4. The possibility of negotiating a lower price with a quick close

Real estate deals move quickly, and while this can drive the price up when there’s a great deal of competition, it can also drive the price down. If multiple parties are interested in purchasing an investment property that the seller is eager to move, those with funding from conventional lenders may be at a disadvantage when negotiating on the price.

Should an individual be able to provide payment within one or two weeks (as opposed to a month or longer), they may be able to negotiate a lower price by guaranteeing a shorter escrow period and a quicker close.

5. Using leverage to afford more deals

Paying with cash is frequently viewed as the trump card when it comes to making an offer – they can buy properties at all-cash auctions, they can often secure lower prices, and they can make the purchase quickly. Unfortunately, purchasing a property in cash ties up one’s funds – this can cause an investor to miss out on an attractive opportunity should one arise at the wrong time.

As a workaround for those who pay in cash, a commercial hard money loan can provide financing while allowing more cash on hand should another project come up.

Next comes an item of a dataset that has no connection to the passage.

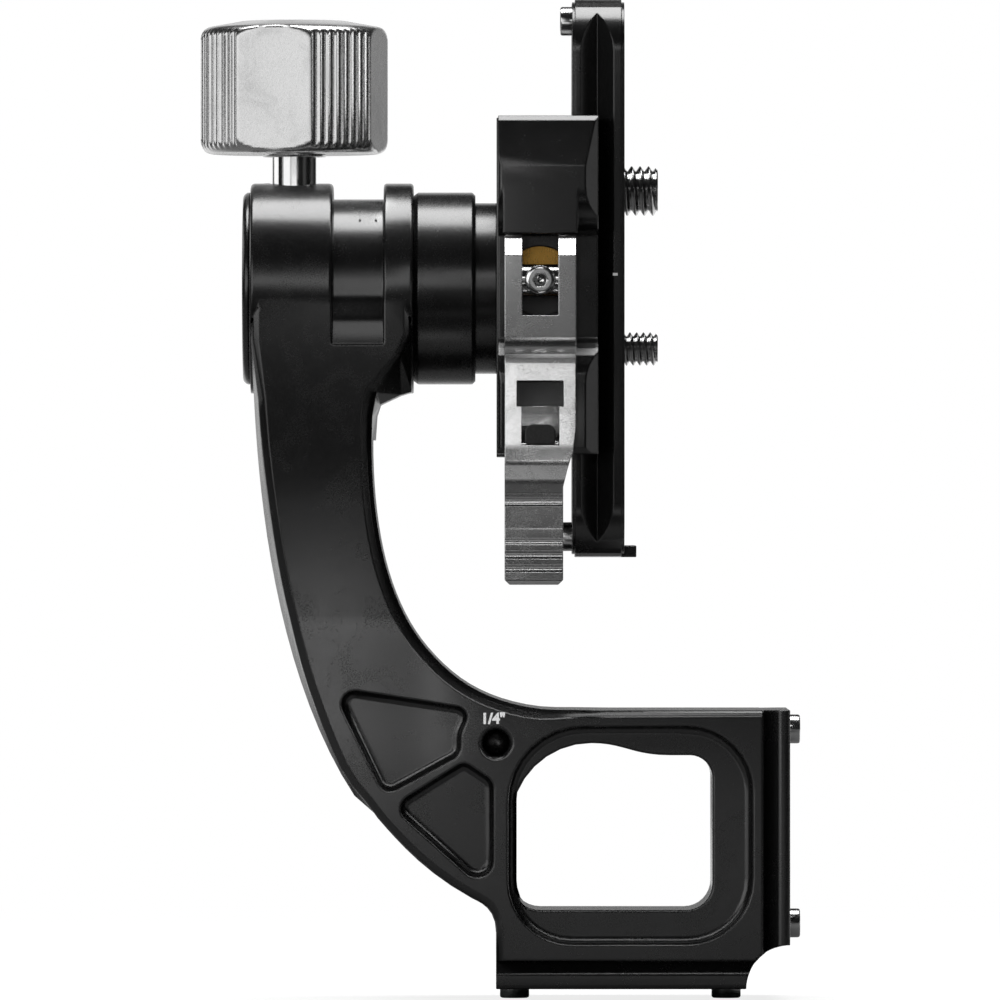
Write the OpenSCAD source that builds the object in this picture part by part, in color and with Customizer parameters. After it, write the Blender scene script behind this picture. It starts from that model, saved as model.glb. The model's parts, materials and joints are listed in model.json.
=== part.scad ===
// Gimbal tripod head: a C-shaped arm on dovetail rails, a tilt hub with a brake,
// and a lever clamp with a lens plate.
// Millimetres. Z is up and the origin is the centre of the base rail's face.
// X runs from the barrel to the camera side and Y from the lever to the back.

/* [Frame arm] */
// Height of the tilt axis over the face of the base rail
tilt_axis_h = 131.6; // [126:0.2:140]
// Thickness of the arm, front to back
arm_t = 39; // [38.6:0.1:39.2]
// Width of the arm below the barrel
arm_top_w = 22.7; // [20:0.1:24]
// Height of the block that carries the rails
block_h = 52.3; // [50:0.1:54]
// Distance from the block's left edge to the barrel's left face
elbow_l = 46.25; // [44:0.25:50]
// Rounding of the arm's edges
edge_r = 1.4; // [0.8:0.1:1.8]
// Depth of the recess round the window
recess_d = 6; // [3:0.5:9]
// Depth of the two blind pockets
pocket_d = 7; // [4:0.5:10]
// Radius of the concave corner between the rails
corner_r = 8.25; // [6:0.25:9]

/* [Rails] */
// Width of both dovetail rails
rail_w = 38; // [38:0.1:38.4]
// Length of the base rail
base_rail_l = 46.9; // [46:0.1:48]
// Distance from the middle of the base rail to the side rail's face
side_rail_reach = 31.7; // [31:0.1:33]
// Thickness of the base rail's lip
base_lip_t = 2.8; // [2:0.1:3]
// Depth of the base rail's groove
base_groove_d = 2.55; // [2.2:0.05:3]
// Thickness of the side rail's lip
side_lip_t = 2; // [1.8:0.1:2.6]
// Depth of the side rail's groove
side_groove_d = 3.1; // [2.6:0.1:3.4]

/* [Barrel and bearings] */
// Radius of the barrel
barrel_r = 19.8; // [19.7:0.1:20.4]
// Length of the barrel's plain end
barrel_end_l = 15.6; // [15.4:0.1:16]
// Length of the groove round the barrel
barrel_groove_l = 9.5; // [9:0.1:10]
// Depth of that groove
barrel_groove_d = 3; // [2:0.1:3.4]
// Length of the flange at the hub
flange_l = 5.6; // [5:0.1:6]
// Outer radius of the bearings
bearing_r = 14; // [13.8:0.1:14.2]
// Width of one bearing
bearing_w = 7; // [6.5:0.1:7.2]
// Radius of the shaft
shaft_r = 7.5; // [7:0.1:7.8]
// Radius of the bearing balls
ball_r = 1.55; // [1.4:0.05:1.6]
// Number of balls in one bearing
ball_n = 11; // [8:1:12]

/* [Hub] */
// Radius of the hub's sleeve
sleeve_r = 18.1; // [17.5:0.1:18.6]
// Length of the hub's sleeve
sleeve_l = 11.35; // [10:0.05:12]
// Radius of the hub's neck
hub_neck_r = 16.1; // [15:0.1:16.6]
// Length of the hub's neck
hub_neck_l = 4; // [3.5:0.1:5]

/* [Lock knob] */
// Radius of the knob
knob_r = 18; // [17:0.1:20]
// Height of the knob
knob_h = 25.65; // [22:0.05:28]
// Height of the knob over the barrel
knob_gap = 5; // [4.5:0.1:7]
// Distance of the knob's axis from the barrel's left face
knob_inset = 8.2; // [8:0.1:8.6]
// Radius of the stem
stem_r = 4.15; // [3.8:0.05:4.3]
// Distance of the four flats from the knob's axis
flat_reach = 16.45; // [16:0.05:17]
// Grooves in one knurled section
knurl_n = 8; // [4:1:8]
// Angle between two grooves
knurl_pitch = 5.3; // [4:0.1:5.3]
// Depth of a groove
knurl_d = 0.6; // [0.4:0.05:0.7]

/* [Clamp] */
// Length of the clamp
clamp_l = 63.6; // [60:0.2:68]
// Thickness of the clamp's floor
clamp_floor_t = 14.1; // [13.8:0.1:15]
// Distance from the middle to the back of the fixed jaw
fixed_jaw_reach = 27; // [26:0.5:29]
// Thickness of the moving jaw, from its back to its front
moving_jaw_t = 17.3; // [17.1:0.1:17.7]
// Height of both jaws over the clamp's floor
jaw_h = 4.9; // [4.7:0.05:5]
// Width of the bevel on the jaws' outer edges
jaw_bevel = 2.4; // [1.5:0.1:3]
// Travel of the moving jaw
jaw_travel = 2; // [1.5:0.1:2]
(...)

6. Reinvesting equity from an existing property into a new one

While it is difficult to secure financing for an investment opportunity, it can be even more difficult to refinance or reinvest the equity from another property to acquire a new one. This can prevent a purchase, or even a down payment, and kill an opportunity.

For those investors with sufficient equity in their property, many commercial hard money lenders can provide cash-out refinance loans. The timeline for this type of loan is actually similar to other types of hard money loans, which means the funds for a down payment or full purchase are within reach.

7. Getting loan approval despite having blemishes on credit history

For anyone seeking financing through conventional lenders, a host of issues in one’s credit history can prevent them from receiving the financing they need. Past bankruptcies, loan modifications, foreclosures, and more are all factors that banks consider – and often will cause the bank to deny the loan.

For hard money lenders, loans are not approved based on “credit worthiness.” Because they utilize asset-based loan programs, they focus on the value of that asset.

8. Obtaining financing when other elements are outside a bank’s lending guidelines

Credit history isn’t the only lending standard banks have for borrowers. For example, many banks will place a cap on the loans they’ll extend to a single borrower of four. While this helps mitigate risk for these lenders, it can severely hamper plans for very active real estate investors who may be engaged in a wider array of properties or deals than fall within a bank’s lending guidelines.

Once again, hard money lenders’ focus on a collateralized asset’s value means these limitations are often not present, which can benefit especially busy investors.

9. Flexibility by the hard money lender to customize a loan package 

As one of their many methods for avoiding risk, banks are known for being very rigid with their lending regulations. Borrowers can be denied approval for a loan for seemingly arbitrary factors, which can be incredibly frustrating.

Of course, hard money lenders have their own criteria borrowers must meet to be approved, but it is a substantially smaller amount than banks require. Should there be a specific issue preventing a loan, the hard money lender is more likely to discuss possible solutions that fit both you and them.

10. Getting free advice from a real estate expert

The last thing a reputable lender wants is for there to be difficulty with the loan, repayments, or property. Because of this, a hard money lender will often communicate their perspective and opinion on the project’s outlook, rather than just approve a loan.

With vast experience in asset-based lending, this can be a huge benefit to the investor, who may discover potential problems that could put the project in jeopardy.

 


Are hard money loans right for you? 

Your situation may call for a commercial hard money loan, and it may call for a conventional bank loan. Your best bet is to discuss your outlook with your financial advisor before taking a step into purchasing any investment property. However, now that you understand the advantages hard money loans can offer commercial real estate investors, you can continue your research on asset-based loans with a solid foundation.